Monday, December 8, 2014

Gold Is Not Money

Speaking before the spooky Council on Foreign Relations, Former Chairman of the US Federal Reserve Bank, Alan Bubbles Greenspan, said:
Gold is a currency. It is still, by all evidence, a premier currency.
So what's a currency?

It is:
A system of money in general use in a particular country.
And what's money?

 It is:
something (such as coins or bills) used as a way to pay for goods and services and to pay people for their work 
So where is gold used to buy a pair of shoes, a loaf of bread, a Boeing airliner?

Um, well, actually, no where.

So, yes, gold was once money and it may again be money, but today, other than by a few cranks, gold is not used as a medium of exchange and is, therefore, not money.

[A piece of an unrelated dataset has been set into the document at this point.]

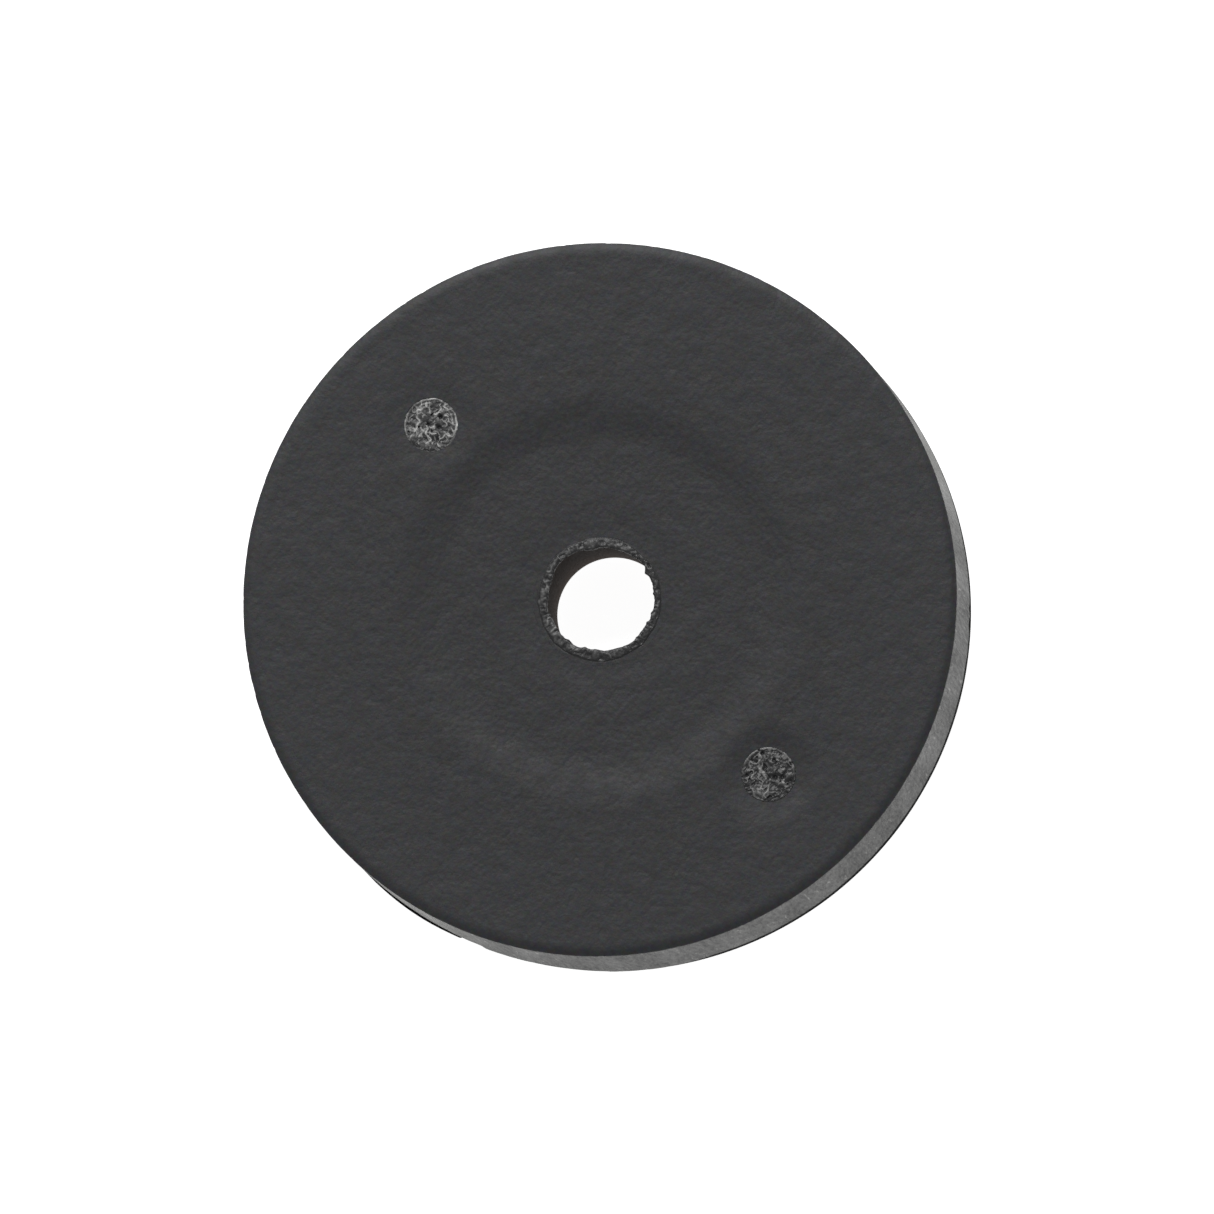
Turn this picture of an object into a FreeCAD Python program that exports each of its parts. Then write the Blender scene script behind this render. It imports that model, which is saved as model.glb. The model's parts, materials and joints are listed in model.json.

And it is unlikely that gold ever will be money again for the simple reason that digits are much more convenient. Try buying a book of matches with gold:
That will be one millionth of an ounce please, and, no, we do n't have change for a gold Maple leaf.
Or try buying a Boeing 747 for gold.
That will be five tons please, you to pay freight and insurance. Or you may prefer to transfer the funds by wire.
But the craziest thing about the idea of gold as a currency is that it means prices of everything else have to be constantly adjusted to changes in the purchasing power (i.e., price) of gold, which as the gyrations of the last few years have shown, is very far from stable. Paper currencies are unstable in purchasing power also, but not usually as crazily so as gold, which has seen a six-fold increase since the millenium followed by a 50% crash.

So why does the man who crashed the world economy say gold is currency? Senility? Insanity? Or perhaps trying to hype the price of gold, a very expensive commodity with few uses other than to gild the domes of American state capitols and Russian churches, and fill teeth and central bank vaults.